To be fair, he embraced the workaholic lifestyle, only pushing back at the edges. He rarely returned home before 7 p.m., which meant family dinners during the week were nonexistent. I would have dinner with our children while he would come home just in time to help with bedtime routines, catching brief updates about our sons’ days and squeezing in a quick story with our toddler. Then it was back to the laptop, working late into the night, sending emails and perfecting presentations. Yet, that wasn’t enough. His boss often wanted to meet on weeknights and weekends, calling or texting to arrange work discussions over coffee or tacos, a routine that became all too common. My partner tried to fit these meetings around our children’s activities and our toddler’s nap times but felt he couldn’t refuse.

Furthermore, the pressure to travel was mounting — weeks-long business trips abroad. I admit I struggle when he’s away. I can handle long workdays and evenings spent alone with the kids, but I need him to be there at night. A surprise pregnancy with our third child made it clear that these extensive trips were becoming an issue for us.

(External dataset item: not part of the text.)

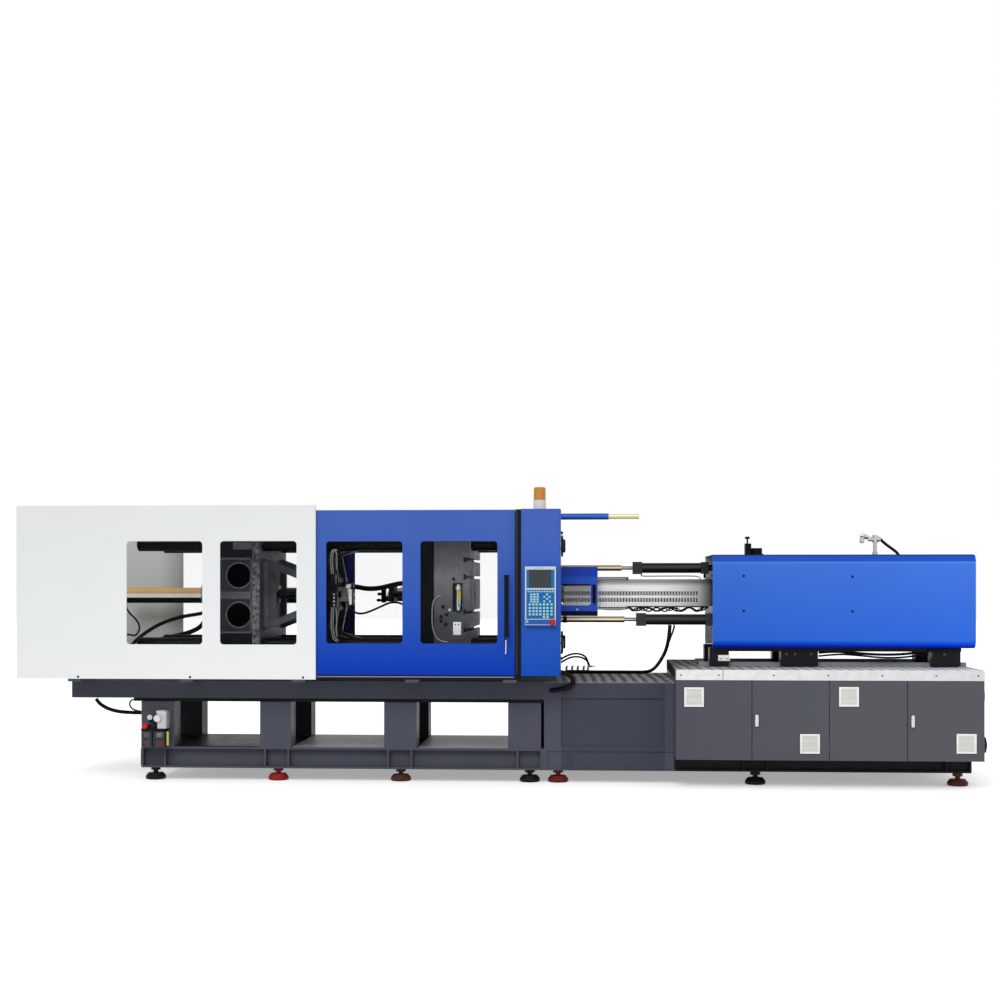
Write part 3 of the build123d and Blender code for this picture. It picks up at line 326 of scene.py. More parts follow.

A few months ago, his boss’s wife reached out to me. We had conversed at various business functions, and I always found her company enjoyable. However, her email left me puzzled: “You seem like such a wonderful person. I’d love for us to meet for dinner!” Our dinner started off well, but it quickly shifted to a more serious conversation. She expressed that the company had exceeded expectations and suggested that perhaps our husbands could afford to work less. Yet, she seemed to wear her husband’s long hours as a badge of honor, sharing her experiences of managing children alone while he was absent. It was as if she was implying that we should accept this lifestyle without question.

I was taken aback. I would love for my partner to have more family time, but the corporate expectation was strong. I might have shown my frustration during our dinner, feeling as if I was being judged for not supporting the company’s demands.

It’s clear that we are at a cultural crossroads, where many in the professional world glorify the workaholic mentality. Despite knowing that relentless work hours can detract from parenting, it seems there’s little regard for personal boundaries. Our children cherish their weekends with their dad, when he can finally put down his devices and engage in play. Each time he was pulled away again, I found my frustration not aimed at him, but at the corporate culture that seems to prioritize work over family.

Does my partner need to socialize with his boss outside of work hours? Shouldn’t family time take precedence, even occasionally? These questions linger in my mind as I contemplate the current state of corporate America.

As we look toward the future, uncertainty surrounds us. However, we are fortunate enough to have the resources to navigate this change — a luxury not every family possesses. This is why I believe our culture must shift to promote a healthier work-life balance.

On a personal note, I feel a sense of relief. While the financial sector can be financially rewarding, I never felt entirely at ease with our time in a higher income bracket. Studies suggest there is a tipping point where additional income no longer correlates with increased happiness. Instead, it often leads to greater spending and inflated expectations. I’ve learned that life experiences shape our values; I watched my mother bravely confront a devastating illness, and in her passing, she left this world without taking any material possessions. Most people likely don’t wish they had spent more time at work or accumulated more things when reflecting on their lives.

I would gladly trade material possessions for more time with my partner and our children. Thank you, love, for choosing us — we are indeed a fortunate family.